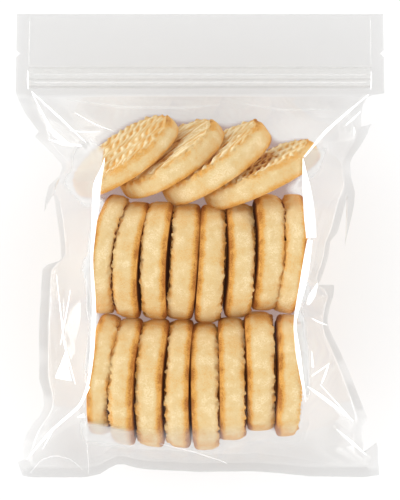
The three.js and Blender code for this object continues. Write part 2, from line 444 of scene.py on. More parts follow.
@dataclass(frozen=True)
class FilmFinish:
    """Clear glossy film: a tinted see-through sheet that mirrors more the flatter it is seen."""

    tint: Rgb = (0.966, 0.968, 0.968)
    # the film where it is denser, and painted shade in the spots
    dense_and_shade_tint: Rgb = (0.86, 0.853, 0.846)
    # painted shade: the back sheet's tint under and between the biscuits
    under_shade_tint: Rgb = (0.56, 0.42, 0.385)
    milk: Rgb = (0.52, 0.515, 0.505)
    # painted glow, which lifts the milky body's shading
    milk_painted_glow: float = 0.30
    milk_roughness: float = 0.6
    straight_gloss: float = 0.075
    touch_loss: float = 0.85  # of the gloss, where the film lies on the biscuits
    roughness: float = 0.06

    def build(self) -> Material:
        """The material: see-through, mixed with a milky body, mixed with a mirror by Schlick's rule.

        The haze_and_highlight attribute gives the milky share, which beside the block's edges is a painted
        highlight, the seal attribute where the film is denser and where its tint is painted
        darker as shade, the touch attribute where it lies on the biscuits and shines less, and the
        under_shade attribute where the back sheet is painted darker as shade under and between the
        biscuits. The milky body has a painted glow. Light on its way to a lamp passes unhindered, so the
        film casts no shadow.

        Returns:
            The material.
        """
        material, make = new_material("clear_film")
        facing = make.add("LayerWeight")
        make.set(facing, {"Blend": 0.5})
        grazing = make.math("POWER", facing.outputs["Facing"], 5.0)
        slanted = make.math("MULTIPLY", grazing, 1.0 - self.straight_gloss)
        gloss = make.math("ADD", slanted, self.straight_gloss)
        shine = make.math("MULTIPLY_ADD", make.value("touch"), -self.touch_loss, 1.0)
        gloss = make.math("MULTIPLY", gloss, shine)
        lit = make.lit()
        # the tint, painted darker as shade in the spots and under the biscuits
        tone = make.mix(make.value("seal"), rgba(self.tint), rgba(self.dense_and_shade_tint))
        tone = make.mix(make.value("under_shade"), tone, rgba(self.under_shade_tint))
        clear = make.add("BsdfTransparent")
        make.set(clear, {"Color": make.mix(lit, WHITE, tone)})
        body = make.add("BsdfPrincipled")
        make.set(body, {"Base Color": rgba(self.milk), "Roughness": self.milk_roughness})
        make.set(body, {"Specular IOR Level": 0.0, "Emission Strength": self.milk_painted_glow})
        make.set(body, {"Emission Color": rgba(self.milk)})
        mirror = make.add("BsdfGlossy")
        make.set(mirror, {"Color": WHITE, "Roughness": self.roughness})
        hazy = make.add("MixShader")
        milky = make.math("MULTIPLY", make.value("haze_and_highlight"), lit)
        make.set(hazy, {0: milky, 1: clear.outputs[0], 2: body.outputs[0]})
        film = make.add("MixShader")
        make.set(film, {0: make.math("MULTIPLY", gloss, lit), 1: hazy.outputs[0], 2: mirror.outputs[0]})
        make.set(material.node_tree.nodes["Out"], {"Surface": film.outputs[0]})
        return material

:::

» YOUR OBJECTIVE
In the listing above, please print only the lines from the first one to the line where "glossy film: a" appears, exactly as written, both of those lines included.

» WRITTEN RESPONSE
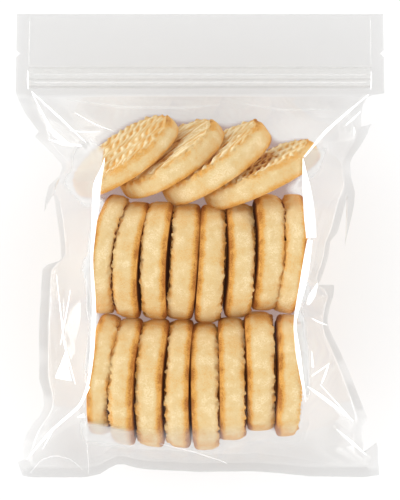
The three.js and Blender code for this object continues. Write part 2, from line 444 of scene.py on. More parts follow.
@dataclass(frozen=True)
class FilmFinish:
    """Clear glossy film: a tinted see-through sheet that mirrors more the flatter it is seen."""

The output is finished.